- **Description of the task**:
Give the data again, word for word.
○ ○ ○ ○ ○
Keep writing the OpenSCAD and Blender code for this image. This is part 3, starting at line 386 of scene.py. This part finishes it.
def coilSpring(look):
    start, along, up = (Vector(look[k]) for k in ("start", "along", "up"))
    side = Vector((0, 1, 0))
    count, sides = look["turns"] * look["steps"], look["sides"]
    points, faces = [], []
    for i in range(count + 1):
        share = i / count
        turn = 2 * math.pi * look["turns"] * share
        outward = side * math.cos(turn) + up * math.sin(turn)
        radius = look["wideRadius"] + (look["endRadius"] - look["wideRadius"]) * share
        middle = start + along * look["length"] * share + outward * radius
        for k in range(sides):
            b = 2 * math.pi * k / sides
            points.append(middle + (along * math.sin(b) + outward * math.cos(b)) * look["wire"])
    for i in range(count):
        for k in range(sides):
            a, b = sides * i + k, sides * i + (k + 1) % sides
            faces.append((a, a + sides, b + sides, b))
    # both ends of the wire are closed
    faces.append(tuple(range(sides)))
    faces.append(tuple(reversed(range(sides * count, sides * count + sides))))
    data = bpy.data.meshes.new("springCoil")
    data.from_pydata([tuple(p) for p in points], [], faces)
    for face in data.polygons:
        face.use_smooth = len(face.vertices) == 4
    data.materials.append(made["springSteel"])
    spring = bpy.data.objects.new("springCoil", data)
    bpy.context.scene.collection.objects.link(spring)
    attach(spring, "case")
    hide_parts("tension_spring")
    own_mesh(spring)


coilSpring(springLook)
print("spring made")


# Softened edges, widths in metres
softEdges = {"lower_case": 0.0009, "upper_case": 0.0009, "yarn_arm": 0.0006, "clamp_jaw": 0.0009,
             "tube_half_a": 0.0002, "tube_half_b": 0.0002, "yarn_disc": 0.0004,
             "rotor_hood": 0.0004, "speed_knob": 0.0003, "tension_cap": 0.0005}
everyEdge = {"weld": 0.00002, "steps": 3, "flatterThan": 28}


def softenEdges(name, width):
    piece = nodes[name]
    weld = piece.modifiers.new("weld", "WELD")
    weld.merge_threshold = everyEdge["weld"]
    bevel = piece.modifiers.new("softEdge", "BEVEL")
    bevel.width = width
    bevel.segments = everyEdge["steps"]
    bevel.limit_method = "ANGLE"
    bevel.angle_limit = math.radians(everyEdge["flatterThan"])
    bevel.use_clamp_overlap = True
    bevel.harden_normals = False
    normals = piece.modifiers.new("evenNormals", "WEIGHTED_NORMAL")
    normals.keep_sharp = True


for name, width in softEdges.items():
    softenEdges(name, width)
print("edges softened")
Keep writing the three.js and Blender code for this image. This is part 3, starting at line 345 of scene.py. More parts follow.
○ ○ ○ ○ ○
- **Completed task**:
Keep writing the OpenSCAD and Blender code for this image. This is part 3, starting at line 386 of scene.py. This part finishes it.
def coilSpring(look):
    start, along, up = (Vector(look[k]) for k in ("start", "along", "up"))
    side = Vector((0, 1, 0))
    count, sides = look["turns"] * look["steps"], look["sides"]
    points, faces = [], []
    for i in range(count + 1):
        share = i / count
        turn = 2 * math.pi * look["turns"] * share
        outward = side * math.cos(turn) + up * math.sin(turn)
        radius = look["wideRadius"] + (look["endRadius"] - look["wideRadius"]) * share
        middle = start + along * look["length"] * share + outward * radius
        for k in range(sides):
            b = 2 * math.pi * k / sides
            points.append(middle + (along * math.sin(b) + outward * math.cos(b)) * look["wire"])
    for i in range(count):
        for k in range(sides):
            a, b = sides * i + k, sides * i + (k + 1) % sides
            faces.append((a, a + sides, b + sides, b))
    # both ends of the wire are closed
    faces.append(tuple(range(sides)))
    faces.append(tuple(reversed(range(sides * count, sides * count + sides))))
    data = bpy.data.meshes.new("springCoil")
    data.from_pydata([tuple(p) for p in points], [], faces)
    for face in data.polygons:
        face.use_smooth = len(face.vertices) == 4
    data.materials.append(made["springSteel"])
    spring = bpy.data.objects.new("springCoil", data)
    bpy.context.scene.collection.objects.link(spring)
    attach(spring, "case")
    hide_parts("tension_spring")
    own_mesh(spring)


coilSpring(springLook)
print("spring made")


# Softened edges, widths in metres
softEdges = {"lower_case": 0.0009, "upper_case": 0.0009, "yarn_arm": 0.0006, "clamp_jaw": 0.0009,
             "tube_half_a": 0.0002, "tube_half_b": 0.0002, "yarn_disc": 0.0004,
             "rotor_hood": 0.0004, "speed_knob": 0.0003, "tension_cap": 0.0005}
everyEdge = {"weld": 0.00002, "steps": 3, "flatterThan": 28}


def softenEdges(name, width):
    piece = nodes[name]
    weld = piece.modifiers.new("weld", "WELD")
    weld.merge_threshold = everyEdge["weld"]
    bevel = piece.modifiers.new("softEdge", "BEVEL")
    bevel.width = width
    bevel.segments = everyEdge["steps"]
    bevel.limit_method = "ANGLE"
    bevel.angle_limit = math.radians(everyEdge["flatterThan"])
    bevel.use_clamp_overlap = True
    bevel.harden_normals = False
    normals = piece.modifiers.new("evenNormals", "WEIGHTED_NORMAL")
    normals.keep_sharp = True


for name, width in softEdges.items():
    softenEdges(name, width)
print("edges softened")
Keep writing the three.js and Blender code for this image. This is part 3, starting at line 345 of scene.py. More parts follow.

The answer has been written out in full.